Qualquer economista conhece o processo de crédito contínuo para empresas ou países falidos. O próprio FMI padece desse mal, pois nenhum burocrata ou analista gosta de reconhecer o erro e o prejuízo. Logo, acaba emprestando mais recursos ainda para grupos em dificuldade, na esperança de que não seja preciso reconhecer o calote, ao menos não por enquanto. Mas quem poderia negar que os bilhões todos emprestados ao grupo de Eike Batista foram um enorme erro? Tem mais:

Por fim, nada mais falso do que dizer que o BNDES empresta para “meia dúzia”. No ano passado, o banco fez mais de 1 milhão de operações, sendo que 97% delas para micro, pequenas e médias empresas.

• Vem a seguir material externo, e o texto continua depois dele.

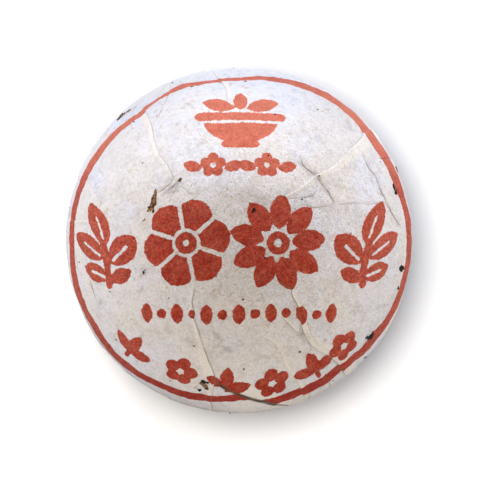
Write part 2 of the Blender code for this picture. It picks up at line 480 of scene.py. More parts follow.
class SheetFolds:
    """Everything that tucks, creases and shadows do to the paper at a set of places on the sheet."""

    def __init__(self, across, up):
        wander_x = sum(far * unevenness(across, up, size, seed) for far, size, seed, _ in WANDERS)
        wander_y = sum(far * unevenness(across, up, size, seed) for far, size, _, seed in WANDERS)
        self.patchy = smooth_share(unevenness(across, up, PATCH_SIZE, PATCH_SEED), *PATCH_BEGINS)
        self.height = np.zeros(across.shape)
        self.doubled = np.zeros(across.shape)
        self.slip = np.zeros(across.shape)
        self.hidden = np.zeros(across.shape)
        self.shadow = np.zeros(across.shape)
        self.edges = Lines(across.shape)
        self.bends = Lines(across.shape)
        for tuck in SHEET_TUCKS:
            self.add_tuck(tuck, across + wander_x, up + wander_y)
        for crease in SHEET_CREASES:
            self.add_crease(crease, *distance_to_route(across + wander_x, up + wander_y, crease.route))
        for shadow in SHEET_SHADOWS:
            self.add_shadow(shadow, across + wander_x * SHADOW_WANDER, up + wander_y * SHADOW_WANDER)

    def broken(self, least):
        """How plain a line is: all of it in the patches, and the least outside them."""
        return least + (1 - least) * self.patchy

    def add_shadow(self, shadow, across, up):
        """A soft dark line: painted shadow, and dirt in the streak rows."""
        distance, along, width = along_widths(across, up, shadow.route)
        inner, outer = SHADOW_WIDTHS
        line = 1 - smooth_share(np.abs(distance), width * inner, width * outer)
        line = shadow.strength * band(along, *SHADOW_ENDS) * line * self.broken(LEAST_SHADOW)
        self.shadow = np.maximum(self.shadow, line)

    def add_tuck(self, tuck, across, up):
        """The folded strip, the dip of the paper beside it and what it hides of the print."""
        distance, along, width = along_widths(across, up, tuck.route)
        distance *= tuck.side
        grown = smooth_share(along, *STRIP_GROWS)
        lip = smooth_share(distance, *LIP_RISES)
        back = 1 - smooth_share(distance, width * 0.6, width * 1.5 + 0.5)
        strip = lip * back * grown
        dip = np.exp(-((distance - width / 2) / DIP_REACH) ** 2) * grown
        self.height += tuck.height * (strip - DIP_DEPTH * dip)
        cream = band(distance, CREAM_RISES, (width * 0.8, width * 1.2 + 0.2))
        self.doubled = np.maximum(self.doubled, cream * smooth_share(along, *CREAM_GROWS))
        # The edge's strength for its painted shadow line, painted shade and painted highlight
        self.edges.add(distance, tuck.line * smooth_share(along, *LINE_GROWS) * self.broken(LEAST_EDGE))
        away = np.abs(distance)
        fade = np.exp(-away / SLIP_REACH) * grown * (1 - smooth_share(away, *SLIP_ENDS))
        half = np.where(distance > 0, 0.5, -0.5) * fade
        self.slip += tuck.slip * half
        self.hidden += tuck.hides * half * tuck.side

    def add_crease(self, crease, distance, along):
        """A narrow valley between lifted paper, which fades towards both of its ends."""
        ends = band(along, *CREASE_ENDS)
        away = np.abs(distance)
        height, reach = LIFT
        lifted = height * np.exp(-away / reach)
        height, turns_in, reach = UNEVEN_LIFT
        lifted += height * np.tanh(distance / turns_in) * np.exp(-away / reach)
        self.height += CREASE_RELIEF * crease.depth * ends * (lifted - np.exp(-away / VALLEY_REACH))
        self.bends.add(distance, crease.stain * ends * self.broken(LEAST_CREASE))


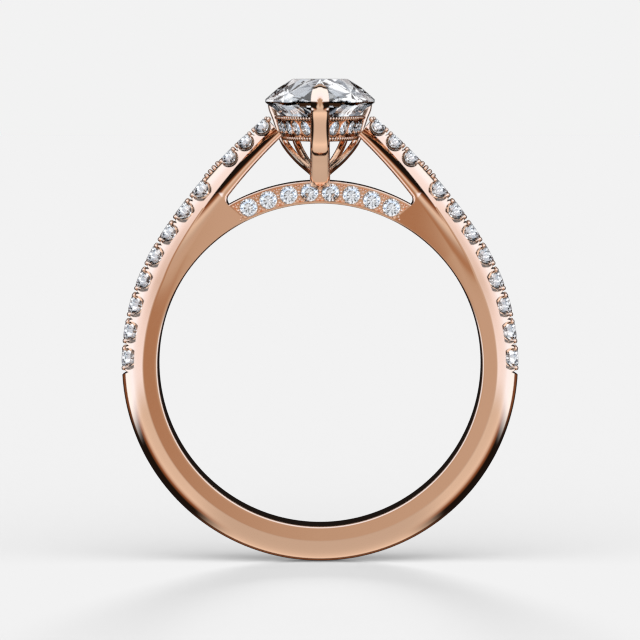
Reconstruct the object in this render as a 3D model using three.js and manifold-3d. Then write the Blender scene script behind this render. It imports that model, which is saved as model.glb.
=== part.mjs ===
// A rose-gold engagement ring with a pear-cut centre stone.
// The cathedral shank rises on both sides to a five-claw head whose front claw is a V-tip.
// A pear-shaped gallery band set with small stones runs under the centre stone, and a
// stone-set bridge closes the finger hole beneath the head.
//
// Millimetres. The origin is the centre of the finger hole, Y is the finger's axis with the
// pear's point towards -Y, Z points up to the stone, and the ring is symmetric about X = 0.

import * as THREE from 'three';
import { ConvexGeometry } from 'three/addons/geometries/ConvexGeometry.js';
import { mergeVertices } from 'three/addons/utils/BufferGeometryUtils.js';
import Module from 'manifold-3d';

const wasm = await Module();
wasm.setup();

// ---------------------------------------------------------------- driving dimensions

const CLEARANCE = 0.03; // solder and seat gap between two pieces

const BORE_RADIUS = 8.25;
const BAND_RADIUS = 10.1; // outside of the lower half of the shank
const BAND_HALF_WIDTH = 0.95; // along the finger
const ARM_END_HALF_WIDTH = 0.85; // the shoulders narrow towards the head
const DOME_DROP = 0.2; // how far the outer surface falls to its edges
const DOME_HALF_WIDTH = 0.72;
const EDGE_ROUND = 0.08; // eased edge of the bore

// The ridge is the widest line of the shank, where the bevel under the outer surface ends.
// Depths are below the outer surface.
const RIDGE_DEPTH = { band: 1.12, hip: 1.24, head: 0.66 };
const HIP_TRAVEL = 5; // distance up the outer surface from the widest point of the ring
// Above the hip the shoulder's side is scooped out between the ridge and the inner band,
// which keeps the full width and carries on the line of the bridge.
const SCOOP_START = 5.8;
const SCOOP_RECESS = 0.42; // at the head
const INNER_BAND_RADIUS = 9.3;
const LEAST_SCOOP = 0.15;

const SIDE_ARC = { radius: 12, degrees: 33.5 }; // from the widest point of the ring upwards
const SHOULDER_ARC = { radius: 28, degrees: 16.5 }; // from there to the head
const ARM_DEPTH_AT_BRIDGE = 1.56;
const ARM_DEPTH_AT_HEAD = 1.28;
const BRIDGE_JOINT_DEGREES = 7; // along the shoulder arc, where the bridge meets the arm
const WINDOW_CORNER_RADIUS = 0.35;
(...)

Usar o volume de operações é ridículo, uma vez que nada diz sobre o montante. Eu posso fazer mil operações de R$ 1 e uma só de R$ 1 milhão. Daria para alegar que emprestei para mil e uma pessoas e, portanto, diversifico bastante minha base de clientes? Piada. Mas ele tenta melhorar depois:

Embora o BNDES não tenha a capilaridade dos bancos de varejo, a instituição aumentou seus desembolsos para as pequenas empresas de cerca de 20% do total liberado na primeira década de 2000 para mais de 30% no ano passado. Se retirássemos as típicas áreas onde os pequenos não atuam (setor público, infraestrutura e comércio exterior), os financiamentos para os menores representariam 50% dos desembolsos do banco.

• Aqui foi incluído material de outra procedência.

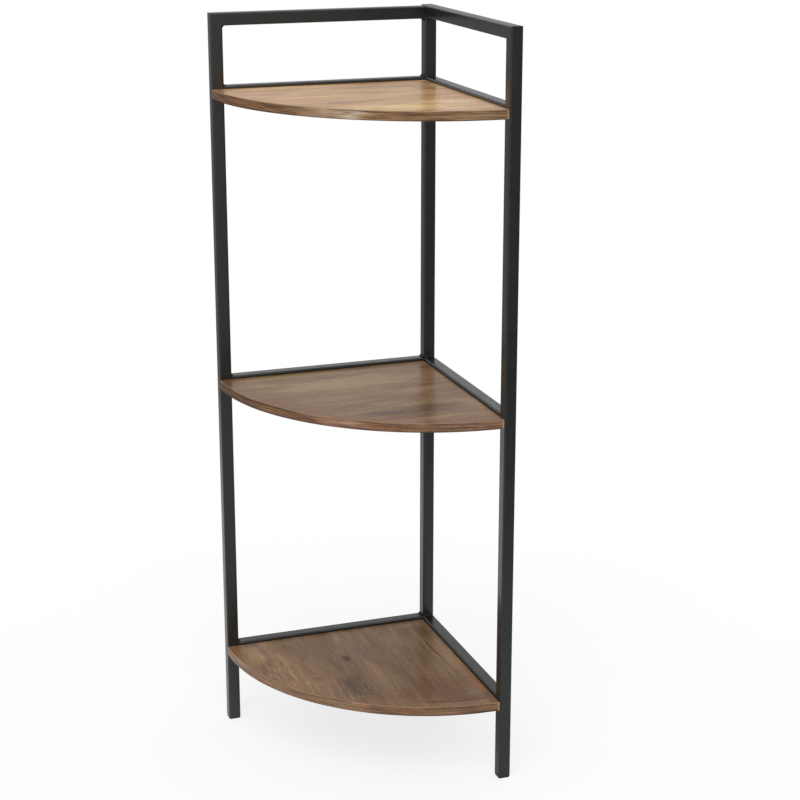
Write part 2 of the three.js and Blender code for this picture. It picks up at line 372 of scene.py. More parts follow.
powder_black = powder_coat("black_powder_coat", specular_level=0.9, roughness=(0.22, 0.3))
weld_black = powder_coat("black_powder_coat_on_welds", specular_level=0.3, roughness=(0.5, 0.65))
print("finishes:", powder_black.name, weld_black.name)

# %% [markdown]
# ## Square tube
# Posts and rails are one stock tube, 16 mm square with a thin wall and small rounded corners. A block
# could stand for it, but the rounded corners carry the thin bright lines that tell the eye that it is
# steel. So each tube starts as a block without ends, its four long edges are bevelled, and the shell
# gets its wall inwards. A mitred end is made too long and then bisected on the slope.

# %% Sizes of the tube
left_low, left_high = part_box("left_post")
back_low, back_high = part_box("back_post")
right_low, right_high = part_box("right_post")
TUBE = left_high.x - left_low.x
TUBE_WALL = 0.0012
TUBE_CORNER = 0.002
CORNER_STEPS = 5
MITRE_SPARE = 0.003  # extra length that the mitre cut takes off
RIGHT_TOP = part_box("right_top_rail")[1].z
LEFT_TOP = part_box("left_top_rail")[1].z
print("tube:", round(TUBE, 4), "tops:", round(LEFT_TOP, 4), round(RIGHT_TOP, 4))


# %% Making a tube
def square_tube(name, low, high, axis, mitres=()):
    """Each mitre is a point on its slope and the direction that is cut away."""
    tube = add_block(name, low, high)
    edit_mode()
    pick(tube, "faces", lambda face: abs(face.normal[axis]) > FACING)
    bpy.ops.mesh.delete(type="FACE")
    pick(tube, "edges", lambda edge: runs_along(edge, axis))
    bevel(TUBE_CORNER, CORNER_STEPS)
    object_mode()
    apply_modifier(tube, "SOLIDIFY", thickness=TUBE_WALL, offset=-1, use_even_offset=True)
    for point, away in mitres:
        work_on(tube)
        edit_mode()
        pick_all()
        bpy.ops.mesh.bisect(plane_co=point, plane_no=away.normalized(), clear_outer=True, use_fill=False)
        bpy.ops.mesh.bridge_edge_loops()
        object_mode()
    return tube


# %% Posts
POSTS = {
    "left_post": (left_low, left_high, -X_DIR, LEFT_TOP),
    "back_post": (back_low, back_high, Y_DIR, RIGHT_TOP),
    "right_post": (right_low, right_high, -Y_DIR, RIGHT_TOP),
}
posts = {}
for node, (low, high, outwards, top) in POSTS.items():
    outer = Vector((low.x if outwards.x < 0 else high.x, low.y if outwards.y < 0 else high.y, top))
    high = Vector((high.x, high.y, top + MITRE_SPARE))
    posts[node] = square_tube(node + "_tube", low, high, Z_AXIS, [(outer, UP - outwards)])
report("posts", posts.values())

# %% Rails
rails = {}
INNER_X, INNER_Y = left_high.x, right_high.y  # the post faces that the rails run between
for shelf in ("lower", "middle", "upper"):
    for side, axis, inner in (("left", X_AXIS, INNER_X), ("right", Y_AXIS, INNER_Y)):
        node = f"{side}_{shelf}_shelf_rail"
        low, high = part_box(node)
        middle = (low.z + high.z) / 2
        low.z, high.z = middle - TUBE / 2, middle + TUBE / 2
        low[axis], high[axis] = inner, back_low[axis]
        rails[node] = square_tube(node + "_tube", low, high, axis)

low = Vector((left_low.x - MITRE_SPARE, left_low.y, LEFT_TOP - TUBE))
high = Vector((back_low.x, left_high.y, LEFT_TOP))
mitres = [(Vector((left_low.x, 0, LEFT_TOP)), -X_DIR - UP)]
rails["left_top_rail"] = square_tube("left_top_rail_tube", low, high, X_AXIS, mitres)

low = Vector((right_low.x, right_low.y - MITRE_SPARE, RIGHT_TOP - TUBE))
high = Vector((right_high.x, back_high.y + MITRE_SPARE, RIGHT_TOP))
ends = ((right_low.y, -Y_DIR), (back_high.y, Y_DIR))
mitres = [(Vector((0, end, RIGHT_TOP)), outwards - UP) for end, outwards in ends]
rails["right_top_rail"] = square_tube("right_top_rail_tube", low, high, Y_AXIS, mitres)
report("rails", rails.values())

# %% [markdown]
# ## Welds
# Each rail is welded to its posts. Above and below it the weld is a hollow fillet with the small ripples
# that the torch leaves. At the sides, where the post's rounded corner leaves a groove beside the end of
# the rail, a thin bead fills the groove. Both are modelled once at the origin, with the two legs along
# +X and +Y and the run along Z, and then copied into each corner and joined to their rail by a boolean.

# %% Modelling the two welds
WELD_LEG = 0.003
WELD_ROOT = 0.0003  # how far a weld reaches into the tube that it sits on
WELD_RINGS = 15
WELD_RIPPLE = 0.00016
WELD_HOLLOW = 0.14  # the profile of its bevel
HOLLOW_SHARE, HOLLOW_STEPS = 0.95, 5  # how much of the legs the hollow takes
FACE_MARGIN = 0.02  # the open face starts this share of a leg away from the tubes
WELD_TAPER = 0.8  # the weld is thinner at both ends of its run
SEAM_RADIUS = 0.00055
SEAM_SIDES = 12
SEAM_WAIST = 0.86  # between two ripples the bead is thinner
FLAT = TUBE - 2 * TUBE_CORNER  # the flat part of a tube's face


def ring_of(vert, length):
    """Which ring along the run a vertex belongs to."""
    return round((vert.co.z / length + 0.5) * WELD_RINGS)


def cut_rings(weld):
    pick(weld, "edges", lambda edge: runs_along(edge, Z_AXIS))
    bpy.ops.mesh.subdivide(number_cuts=WELD_RINGS - 1)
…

Pois bem: vamos aos números! Basta ver no próprio site do BNDES as estatísticas disponíveis por porte de empresa:

Fonte: BNDES Fonte: BNDES

Notem que a partir de 2010 foi criada uma nova categoria de empresa média-grande, o que mais parece um malabarismo do banco para reduzir a proporção de grandes no total. Bem típico do governo Dilma fazer algo assim. E mesmo com esse subterfúgio, o fato é que algo como 70% do total é direcionado para empresas grandes, e de forma bastante estável ao longo do tempo:

Fonte: BNDES Fonte: BNDES

Ou seja, é inegável que o BNDES canaliza o grosso de seus desembolsos para grandes grupos nacionais, justificando plenamente a alcunha de “Bolsa Empresário”. Apenas Eike Batista recebeu sozinho mais de R$ 10 bilhões, e o mesmo vale para o grupo JBS, que retribuiu doando mais de R$ 100 milhões para a campanha eleitoral, boa parte para o PT. Como negar os fatos tão escancarados?

Desde que o PT assumiu o governo foram destinados algo como R$ 1,2 trilhão pelo BNDES, e mais de R$ 800 bilhões foram para grandes empresas. O banco mudou de magnitude: desembolsava menos de R$ 40 bilhões por ano, e agora chega a quase R$ 200 bilhões.

É a alegria dos “amigos do rei”. É o maior esquema de transferência de riqueza do povo trabalhador para os ricos empresários. E é o que o PT defende, e Marina Silva critica, com toda razão. Só mesmo muito malabarismo para justificar o papel atual do BNDES, distorcendo totalmente a alocação de recursos da nossa economia e tornando o “investimento” em lobby em Brasília mais importante do que aquele produtivo.